— BEGIN —

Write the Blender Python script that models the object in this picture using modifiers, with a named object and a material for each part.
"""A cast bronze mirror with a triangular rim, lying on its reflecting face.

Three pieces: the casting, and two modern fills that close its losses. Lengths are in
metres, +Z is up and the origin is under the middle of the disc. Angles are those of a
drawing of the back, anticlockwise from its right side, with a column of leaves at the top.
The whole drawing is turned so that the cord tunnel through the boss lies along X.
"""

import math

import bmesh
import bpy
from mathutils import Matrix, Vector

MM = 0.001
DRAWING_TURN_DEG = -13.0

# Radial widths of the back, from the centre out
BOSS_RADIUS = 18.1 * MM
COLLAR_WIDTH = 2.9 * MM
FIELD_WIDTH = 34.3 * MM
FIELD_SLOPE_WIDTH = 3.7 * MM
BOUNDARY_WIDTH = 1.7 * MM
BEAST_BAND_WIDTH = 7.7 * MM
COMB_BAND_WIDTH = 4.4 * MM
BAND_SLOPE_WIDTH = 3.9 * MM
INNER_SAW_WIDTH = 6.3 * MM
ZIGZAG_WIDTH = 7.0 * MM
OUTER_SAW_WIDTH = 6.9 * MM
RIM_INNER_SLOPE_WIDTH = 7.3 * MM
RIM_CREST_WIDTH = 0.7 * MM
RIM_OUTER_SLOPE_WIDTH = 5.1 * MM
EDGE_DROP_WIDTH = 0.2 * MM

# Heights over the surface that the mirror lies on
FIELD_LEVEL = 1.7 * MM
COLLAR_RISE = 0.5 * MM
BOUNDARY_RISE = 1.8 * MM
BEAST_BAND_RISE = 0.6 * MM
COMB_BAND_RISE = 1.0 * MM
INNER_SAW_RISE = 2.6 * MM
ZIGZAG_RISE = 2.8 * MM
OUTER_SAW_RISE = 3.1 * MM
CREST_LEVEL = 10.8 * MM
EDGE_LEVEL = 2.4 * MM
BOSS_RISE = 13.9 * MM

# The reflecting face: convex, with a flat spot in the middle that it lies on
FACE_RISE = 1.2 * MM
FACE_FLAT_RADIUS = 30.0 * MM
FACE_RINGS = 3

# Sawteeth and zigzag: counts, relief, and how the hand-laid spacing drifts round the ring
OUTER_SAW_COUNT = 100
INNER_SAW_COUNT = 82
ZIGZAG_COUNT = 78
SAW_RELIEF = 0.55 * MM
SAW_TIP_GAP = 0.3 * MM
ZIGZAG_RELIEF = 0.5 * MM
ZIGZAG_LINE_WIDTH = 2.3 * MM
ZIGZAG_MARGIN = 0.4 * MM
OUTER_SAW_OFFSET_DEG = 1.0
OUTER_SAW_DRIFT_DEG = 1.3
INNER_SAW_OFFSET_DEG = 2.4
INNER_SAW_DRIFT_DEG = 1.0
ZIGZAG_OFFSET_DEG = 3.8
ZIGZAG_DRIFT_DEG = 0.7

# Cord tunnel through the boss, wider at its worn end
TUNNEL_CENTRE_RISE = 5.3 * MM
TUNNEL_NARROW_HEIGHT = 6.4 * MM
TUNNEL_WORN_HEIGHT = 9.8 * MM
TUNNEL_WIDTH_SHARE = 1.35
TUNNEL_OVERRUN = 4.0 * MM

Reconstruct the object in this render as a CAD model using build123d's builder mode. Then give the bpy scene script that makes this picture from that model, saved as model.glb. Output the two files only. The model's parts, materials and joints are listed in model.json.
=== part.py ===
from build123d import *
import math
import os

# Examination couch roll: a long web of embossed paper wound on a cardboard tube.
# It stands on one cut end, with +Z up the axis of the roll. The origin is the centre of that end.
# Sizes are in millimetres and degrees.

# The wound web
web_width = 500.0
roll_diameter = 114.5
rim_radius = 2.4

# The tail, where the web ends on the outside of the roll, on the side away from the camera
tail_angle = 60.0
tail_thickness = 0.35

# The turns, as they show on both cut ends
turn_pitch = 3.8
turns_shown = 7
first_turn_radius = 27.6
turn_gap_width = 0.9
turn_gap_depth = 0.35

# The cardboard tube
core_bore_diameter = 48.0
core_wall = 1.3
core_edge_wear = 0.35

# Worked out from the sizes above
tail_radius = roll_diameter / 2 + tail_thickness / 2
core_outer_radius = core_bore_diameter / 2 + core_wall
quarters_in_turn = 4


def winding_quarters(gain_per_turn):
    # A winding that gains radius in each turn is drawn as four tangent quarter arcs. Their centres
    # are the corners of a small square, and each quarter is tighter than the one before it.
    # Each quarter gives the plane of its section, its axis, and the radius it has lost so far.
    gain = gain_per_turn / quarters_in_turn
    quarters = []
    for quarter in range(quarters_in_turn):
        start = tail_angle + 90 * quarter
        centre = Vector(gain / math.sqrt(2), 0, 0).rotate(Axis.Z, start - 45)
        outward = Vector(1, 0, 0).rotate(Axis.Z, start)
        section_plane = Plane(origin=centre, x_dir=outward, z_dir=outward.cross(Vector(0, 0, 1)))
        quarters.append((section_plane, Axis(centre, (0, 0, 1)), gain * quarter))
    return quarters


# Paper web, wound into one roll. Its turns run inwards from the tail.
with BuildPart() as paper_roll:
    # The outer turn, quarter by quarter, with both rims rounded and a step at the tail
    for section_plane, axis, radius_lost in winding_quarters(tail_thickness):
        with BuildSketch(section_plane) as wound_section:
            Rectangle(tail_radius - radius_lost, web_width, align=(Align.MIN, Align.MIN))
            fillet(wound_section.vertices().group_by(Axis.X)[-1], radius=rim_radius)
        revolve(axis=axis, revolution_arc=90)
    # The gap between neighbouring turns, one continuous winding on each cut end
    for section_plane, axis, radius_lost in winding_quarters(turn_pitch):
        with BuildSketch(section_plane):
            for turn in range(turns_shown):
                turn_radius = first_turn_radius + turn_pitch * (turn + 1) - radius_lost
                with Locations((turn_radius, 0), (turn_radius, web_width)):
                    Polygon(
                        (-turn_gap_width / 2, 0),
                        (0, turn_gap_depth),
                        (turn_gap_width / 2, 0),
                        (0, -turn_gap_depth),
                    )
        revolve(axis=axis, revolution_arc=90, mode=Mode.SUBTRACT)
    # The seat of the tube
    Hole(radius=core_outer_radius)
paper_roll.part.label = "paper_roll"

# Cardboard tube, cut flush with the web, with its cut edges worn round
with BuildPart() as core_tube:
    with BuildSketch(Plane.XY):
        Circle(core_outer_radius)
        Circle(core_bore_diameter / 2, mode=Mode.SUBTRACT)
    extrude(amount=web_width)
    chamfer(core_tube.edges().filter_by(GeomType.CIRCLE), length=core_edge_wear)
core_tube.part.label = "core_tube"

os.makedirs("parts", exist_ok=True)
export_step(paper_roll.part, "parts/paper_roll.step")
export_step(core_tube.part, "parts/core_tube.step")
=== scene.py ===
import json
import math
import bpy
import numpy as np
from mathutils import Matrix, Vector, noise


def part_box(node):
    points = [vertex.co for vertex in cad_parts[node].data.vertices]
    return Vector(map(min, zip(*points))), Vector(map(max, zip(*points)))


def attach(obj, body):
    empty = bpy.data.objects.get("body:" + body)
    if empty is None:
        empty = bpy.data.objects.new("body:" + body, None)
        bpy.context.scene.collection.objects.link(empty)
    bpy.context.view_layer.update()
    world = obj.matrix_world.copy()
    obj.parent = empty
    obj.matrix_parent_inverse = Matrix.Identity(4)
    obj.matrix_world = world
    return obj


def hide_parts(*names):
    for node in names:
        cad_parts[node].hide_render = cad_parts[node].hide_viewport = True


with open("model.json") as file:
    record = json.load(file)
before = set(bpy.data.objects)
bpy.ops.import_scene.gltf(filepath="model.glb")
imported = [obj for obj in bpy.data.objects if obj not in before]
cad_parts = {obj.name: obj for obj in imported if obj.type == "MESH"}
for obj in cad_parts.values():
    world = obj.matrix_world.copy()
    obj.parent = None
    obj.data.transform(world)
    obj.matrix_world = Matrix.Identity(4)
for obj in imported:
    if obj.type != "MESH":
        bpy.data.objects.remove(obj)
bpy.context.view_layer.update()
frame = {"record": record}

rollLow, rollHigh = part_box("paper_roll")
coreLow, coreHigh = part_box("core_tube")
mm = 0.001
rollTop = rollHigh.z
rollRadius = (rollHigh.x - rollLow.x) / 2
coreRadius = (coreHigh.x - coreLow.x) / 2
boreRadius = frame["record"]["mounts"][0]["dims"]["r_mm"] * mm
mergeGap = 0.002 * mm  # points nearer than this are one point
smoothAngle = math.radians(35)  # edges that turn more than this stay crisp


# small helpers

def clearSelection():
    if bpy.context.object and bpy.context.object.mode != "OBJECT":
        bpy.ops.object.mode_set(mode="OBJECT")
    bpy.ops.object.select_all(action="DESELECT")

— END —

Reproduce, word for word, every line starting at the line that contains "obj.parent = None" and ending with the final line of the entries.

    obj.parent = None
    obj.data.transform(world)
    obj.matrix_world = Matrix.Identity(4)
for obj in imported:
    if obj.type != "MESH":
        bpy.data.objects.remove(obj)
bpy.context.view_layer.update()
frame = {"record": record}

rollLow, rollHigh = part_box("paper_roll")
coreLow, coreHigh = part_box("core_tube")
mm = 0.001
rollTop = rollHigh.z
rollRadius = (rollHigh.x - rollLow.x) / 2
coreRadius = (coreHigh.x - coreLow.x) / 2
boreRadius = frame["record"]["mounts"][0]["dims"]["r_mm"] * mm
mergeGap = 0.002 * mm  # points nearer than this are one point
smoothAngle = math.radians(35)  # edges that turn more than this stay crisp


# small helpers

def clearSelection():
    if bpy.context.object and bpy.context.object.mode != "OBJECT":
        bpy.ops.object.mode_set(mode="OBJECT")
    bpy.ops.object.select_all(action="DESELECT")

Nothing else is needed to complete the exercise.